My lab designs synthetic transport modules in cyanobacteria and plants for applications in water desalination, sensor technology and sustainable agriculture.
Scientists and engineers from Glasgow, Sheffield, Newcastle, Robert Gordon (Aberdeen) and Imperial College London are carrying out a large, EPSRC-funded, multi-disciplinary project with the title ‘Bio-desalination: from cell to tap’. The project led by Dr. Amtmann (MCSB) develops innovative desalination technology based on biological processes.
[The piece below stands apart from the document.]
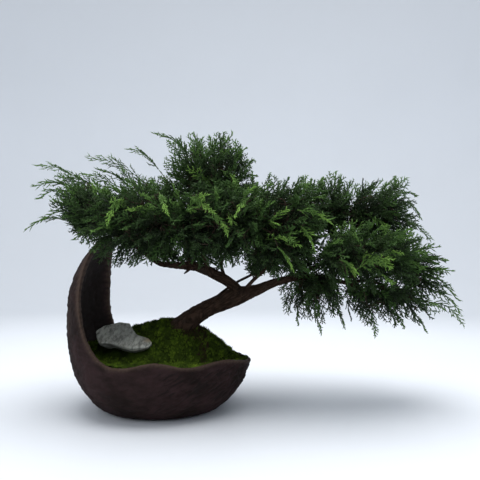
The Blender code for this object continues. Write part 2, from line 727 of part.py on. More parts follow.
def add_spray(space, twig, root, tip, rng, collection):
    """Grow one spray from a root inside its twig; it turns and shortens until it fits, or is skipped."""
    along = (tip - root).normalized()
    size = (tip - root).length
    for _ in range(SPRAY_TRIES):
        lean = Vector((rng.uniform(-1, 1), rng.uniform(-1, 1), rng.uniform(-0.6, 0.6)))
        across = along.cross(UP + lean * 0.9).normalized()
        normal = along.cross(across)
        outline = spray_points(root, along, across, size)
        middle = root + along * (size * SPRAY_MIDDLE)
        thick = size * SPRAY_THICK
        caps = [middle + normal * thick / 2, middle - normal * thick / 2]
        loop = outline[1:] + [outline[1]] + caps
        if space.admits(loop, twig["shoot"]) and not space.crowded(outline, middle, twig):
            spray_piece(outline, middle, normal, thick, collection)
            space.fans.append(space.fan(outline, middle))
            return True
        if not twig["shoot"]:
            size = max(SPRAY_SHORTEST, size * SPRAY_SHRINK)
    return False


def plan_twig(space, root, end, bend, shoot=False):
    """Keep a twig's path, unless it would leave its space or touch a limb."""
    elbow = (root + end) / 2 + bend * (TWIG_BEND * (end - root).length)
    probe = [root.lerp(elbow, 0.5), elbow, elbow.lerp(end, 0.5), end]
    if not space.admits(probe, shoot, LIMB_MARGIN + TWIG_RADIUS[0]):
        return None
    twig = dict(path=(root, elbow, end), tips=[], shoot=shoot)
    space.twigs.append(twig)
    return twig


def plan_bush(space, spec, knee, heart, sweep, rng):
    """Twigs spread evenly round the mass, each with the spray tips nearest to its heading."""
    count = spec["twigs"]
    tips = list(spread(count * SPRAYS_PER_TWIG, rng))
    for heading in spread(count, rng):
        tips.sort(key=lambda tip: -tip.dot(heading))
        own = tips[:SPRAYS_PER_TWIG]
        del tips[:SPRAYS_PER_TWIG]
        middle = sum(own, Vector()).normalized()
        end = space.pulled_in(space.on_surface(middle)).lerp(heart, 1 - TWIG_REACH)
        root = knee.lerp(heart, rng.uniform(*TWIG_ROOTS))
        twig = plan_twig(space, root, end, sweep)
        if twig:
            twig["tips"] = [space.pulled_in(space.on_surface(tip) + sweep * SWEEP_PUSH) for tip in own]


def plan_shoots(space, spec, root):
    """Long shoots that end in a spray at their stated tip."""
    for point in spec["shoots"]:
        tip = Vector(point) * MM
        heading = (tip - root).normalized()
        end = tip - heading * SPRAY_TIP
        twig = plan_twig(space, root, end, UP * SHOOT_LIFT, shoot=True)
        if not twig:
            raise RuntimeError(f"{spec['name']} has no room for its shoot to {point}")
        twig["tips"] = [tip]


def along_path(path, share):
    """Point and heading at a share of a bent path of two equal parts."""
    a, b, part = (path[0], path[1], share * 2) if share < 0.5 else (path[1], path[2], share * 2 - 1)
    return a.lerp(b, part), (b - a).normalized()


def dress_twig(space, twig, rng, collection):
    """Sprays in turn along a twig, the last at its end."""
    count = len(twig["tips"])
    for k, tip in enumerate(sorted(twig["tips"], key=lambda tip: (tip - twig["path"][0]).length)):
        root, heading = along_path(twig["path"], 1 - SPRAY_GAP * (count - 1 - k))
        if (tip - root).length < SPRAY_SHORTEST:
            root = along_path(twig["path"], SPRAY_LOW_ROOT)[0]
        root = root - heading * SUNK
        reach = tip - root
        tip = root + reach * min(1.0, SPRAY_LONGEST / reach.length)
        add_spray(space, twig, root, tip, rng, collection)
    if not twig["shoot"]:
        return
    for share, side in SPRAY_PLACES:
        root, heading = along_path(twig["path"], share)
        sideways = heading.cross(UP).normalized() * side + UP * rng.uniform(-0.9, 0.9)
        angle = SPRAY_ANGLE * rng.uniform(*SPRAY_ANGLE_SPREAD)
        direction = heading * math.cos(angle) + sideways.normalized() * math.sin(angle)
        add_spray(space, twig, root, root + direction * SPRAY_SIDE, rng, collection)


def core_piece(space, share, limbs, rng, collection):
    """The rounded heart of dense growth, drawn in near a neighbour and cut clear of limbs."""
    bm = bmesh.new()
    bmesh.ops.create_icosphere(bm, subdivisions=2, radius=1)
    for vert in bm.verts:
        ray = Vector([vert.co[k] * space.half[k] for k in range(3)])
        size = share * rng.uniform(*CORE_LUMPS)
        while size > CORE_LEAST and (not space.inside_planes(space.centre + ray * size)
                                     or space.near_limb([space.centre + ray * size])):
            size *= DRAW_IN
        vert.co = space.centre + ray * size
    core = from_bmesh("core", bm, collection)
    for name, obj in limbs.items():
        if boxes_meet(core, obj):
            boolean(core, limb_cutter(name, collection, CORE_CLEAR))
    keep_largest(core)


def build_mass(spec, limbs, obstacles, index, section, collection):
    """Stem, twigs, sprays and core of one mass, joined into one solid."""
    rng = random.Random(SEED + index)
    space = Space(spec, obstacles)
    tip_a, tip_b = [Vector(point[:3]) * MM for point in bough_points(spec["bough"])[-2:]]
    heading = (tip_b - tip_a).normalized()
    start = tip_b + heading * CLEAR
    stem_radius = bough_points(spec["bough"])[-1][3] * MM * STEM_SHARE
    pieces = make_collection("pieces")
    sweep = Vector(spec["sweep"]).normalized()
    heart = space.centre + sweep * HEART_SHIFT
    knee = start.lerp(heart, 0.5) + heading * (KNEE_LIFT * (heart - start).length)
    path = (start, start + heading * STEM_START, knee, heart)
    stem = twig_piece(spec["name"], path, (stem_radius, STEM_TIP), section, collection)
    if spec["core"]:
        core_piece(space, spec["core"], limbs, rng, pieces)
    plan_bush(space, spec, knee, heart, sweep, rng)
    plan_shoots(space, spec, knee.lerp(heart, SHOOT_ROOT))
    for twig in space.twigs:
        twig_piece("twig", twig["path"], TWIG_RADIUS, section, pieces)
        dress_twig(space, twig, rng, pieces)
    modifier = stem.modifiers.new("join", "BOOLEAN")
    modifier.operation = "UNION"
    modifier.operand_type = "COLLECTION"
    modifier.collection = pieces
    modifier.solver = "MANIFOLD"
    mesh = evaluated_mesh(stem)
    stem.modifiers.clear()
    stem.data = mesh
    for obj in list(pieces.objects):
        bpy.data.objects.remove(obj, do_unlink=True)
    bpy.data.collections.remove(pieces)
    keep_largest(stem)
    shade = rng.uniform(*LEAF_SHADES)
    green = tuple(value * shade for value in LEAF_COLOUR)
    return finish(stem, material(spec["name"], green, LEAF_ROUGHNESS), 30)


def tree_of(objects):
    """One search tree over several meshes in world space."""
    verts, faces = [], []
    for obj in objects:
        base = len(verts)
        verts += [obj.matrix_world @ vert.co for vert in obj.data.vertices]
        faces += [[base + k for k in poly.vertices] for poly in obj.data.polygons]
    return BVHTree.FromPolygons(verts, faces)


def main():
    clear_scene()
    collection = make_collection("juniper bonsai")
    limbs = build_limbs(collection)
    pot = build_pot(collection)
    ground = build_ground(collection, lambda: trunk_solid(collection, CLEAR))
    bpy.context.view_layer.update()
    obstacles = tree_of([pot] + ground + list(limbs.values()))
    section = twig_section()
    for index, spec in enumerate(MASSES):
        build_mass(spec, limbs, obstacles, index, section, collection)
    bpy.data.objects.remove(section, do_unlink=True)


main()
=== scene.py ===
"""Looks of a Chinese juniper bonsai that leans and sweeps to the right out of a crescent pot.

Metres, +Z up, -Y toward the viewer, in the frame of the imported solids. Foliage grows on from the
limbs by the rule of the part's source, carried to finer twigs inside the same spaces.
"""

import json
import math
import random

import bpy
import numpy as np
from bpy.props import FloatProperty, FloatVectorProperty, IntProperty, PointerProperty
from bpy.types import Operator, Panel, PropertyGroup
from mathutils import Euler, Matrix, Vector, kdtree, noise
from mathutils.bvhtree import BVHTree

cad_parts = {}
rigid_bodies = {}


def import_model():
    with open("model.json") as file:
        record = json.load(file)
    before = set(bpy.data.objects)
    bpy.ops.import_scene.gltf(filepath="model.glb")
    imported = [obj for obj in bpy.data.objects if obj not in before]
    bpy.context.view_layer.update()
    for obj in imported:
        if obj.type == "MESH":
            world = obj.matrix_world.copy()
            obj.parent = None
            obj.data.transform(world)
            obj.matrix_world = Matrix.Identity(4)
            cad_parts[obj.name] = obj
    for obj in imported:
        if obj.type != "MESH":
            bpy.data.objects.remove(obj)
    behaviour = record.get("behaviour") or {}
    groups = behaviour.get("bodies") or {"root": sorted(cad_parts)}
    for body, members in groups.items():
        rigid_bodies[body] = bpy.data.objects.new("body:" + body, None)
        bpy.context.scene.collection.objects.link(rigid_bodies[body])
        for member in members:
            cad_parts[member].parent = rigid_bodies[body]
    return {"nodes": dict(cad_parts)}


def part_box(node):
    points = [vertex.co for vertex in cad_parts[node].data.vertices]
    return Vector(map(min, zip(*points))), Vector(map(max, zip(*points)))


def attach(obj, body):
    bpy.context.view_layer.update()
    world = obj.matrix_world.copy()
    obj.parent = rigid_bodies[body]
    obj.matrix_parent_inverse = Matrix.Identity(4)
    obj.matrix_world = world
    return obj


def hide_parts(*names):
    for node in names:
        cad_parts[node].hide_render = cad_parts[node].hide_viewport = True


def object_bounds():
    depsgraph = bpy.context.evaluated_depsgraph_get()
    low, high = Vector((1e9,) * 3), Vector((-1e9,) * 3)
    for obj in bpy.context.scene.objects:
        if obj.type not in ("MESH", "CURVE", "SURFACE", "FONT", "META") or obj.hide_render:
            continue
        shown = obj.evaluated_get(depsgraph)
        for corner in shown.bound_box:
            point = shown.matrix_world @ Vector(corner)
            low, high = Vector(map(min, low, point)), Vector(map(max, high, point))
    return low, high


bl_info = {
    "name": "Leaning juniper bonsai",
    "version": (1, 0, 0),
    "blender": (4, 5, 0),
    "location": "3D View > Sidebar > Bonsai",
    "description": "Dresses the packed bonsai with bark, foliage, moss, stone and stoneware",
    "category": "Object",
}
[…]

In principle, salt is toxic to all living cells but marine organisms have developed means to actively export the salt from their bodies. The basic idea of the project is simple; grow a large volume of marine photosynthetic microorganisms, then switch off of the endogenous salt export and use the cells as ion exchangers extracting the salt from the surrounding seawater. Its realisation poses enormous challenges to biologists and engineers but has been made possible through experimental tools developed over recent years in molecular and synthetic biology.
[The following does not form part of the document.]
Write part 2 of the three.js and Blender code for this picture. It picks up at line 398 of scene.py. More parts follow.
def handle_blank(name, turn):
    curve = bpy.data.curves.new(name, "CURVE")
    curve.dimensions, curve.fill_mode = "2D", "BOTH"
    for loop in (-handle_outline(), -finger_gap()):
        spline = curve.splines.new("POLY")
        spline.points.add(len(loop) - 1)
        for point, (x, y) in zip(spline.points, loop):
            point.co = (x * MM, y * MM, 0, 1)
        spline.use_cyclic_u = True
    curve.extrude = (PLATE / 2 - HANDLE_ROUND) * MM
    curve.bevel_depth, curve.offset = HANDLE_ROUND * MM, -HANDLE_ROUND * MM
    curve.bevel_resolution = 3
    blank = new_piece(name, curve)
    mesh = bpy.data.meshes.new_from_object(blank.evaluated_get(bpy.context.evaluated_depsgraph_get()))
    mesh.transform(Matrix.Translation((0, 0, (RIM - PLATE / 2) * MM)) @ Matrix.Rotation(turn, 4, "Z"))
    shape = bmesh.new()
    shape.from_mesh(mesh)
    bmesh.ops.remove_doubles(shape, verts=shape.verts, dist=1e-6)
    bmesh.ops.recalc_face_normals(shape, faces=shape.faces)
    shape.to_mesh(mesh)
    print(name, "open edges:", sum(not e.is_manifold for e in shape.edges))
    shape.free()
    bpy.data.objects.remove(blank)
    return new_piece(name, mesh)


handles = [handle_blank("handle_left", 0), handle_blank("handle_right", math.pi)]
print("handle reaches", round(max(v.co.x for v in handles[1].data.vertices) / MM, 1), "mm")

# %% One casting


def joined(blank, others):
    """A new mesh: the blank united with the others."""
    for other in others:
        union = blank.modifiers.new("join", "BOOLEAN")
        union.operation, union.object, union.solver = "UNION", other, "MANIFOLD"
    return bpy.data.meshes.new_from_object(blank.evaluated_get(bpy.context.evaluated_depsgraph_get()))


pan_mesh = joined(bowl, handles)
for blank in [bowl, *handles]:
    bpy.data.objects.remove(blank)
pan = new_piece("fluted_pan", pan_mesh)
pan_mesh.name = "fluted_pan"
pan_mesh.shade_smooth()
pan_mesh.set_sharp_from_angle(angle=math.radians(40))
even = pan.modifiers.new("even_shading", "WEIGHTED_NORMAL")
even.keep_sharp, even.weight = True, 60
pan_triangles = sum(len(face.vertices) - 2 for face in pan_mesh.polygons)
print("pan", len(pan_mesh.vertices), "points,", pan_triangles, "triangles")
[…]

To build the synthetic ion-exchanger unit the Amtmann group ‘mixes and matches’ membrane proteins evolved by different organisms to work as sunlight-driven pumps and ion channels. The synthetic salt accumulator is then expressed in the biological chassis (e.g. cyanobacteria) under the control of a biological switch that can be triggered at a given time point in the process. The engineers in the team manipulate the surface properties of the synthetic cells in such a way that the cells float, sink or coagulate, and based on these properties they construct a process that continuously removes salt-saturated cells from the water. The beauty of the system is that it directly uses solar energy via photosynthesis and light-sensitive retinal proteins, and that its waste product (biomass) can directly be used to produce biofuel, biopharmaceuticals or biocosmetics.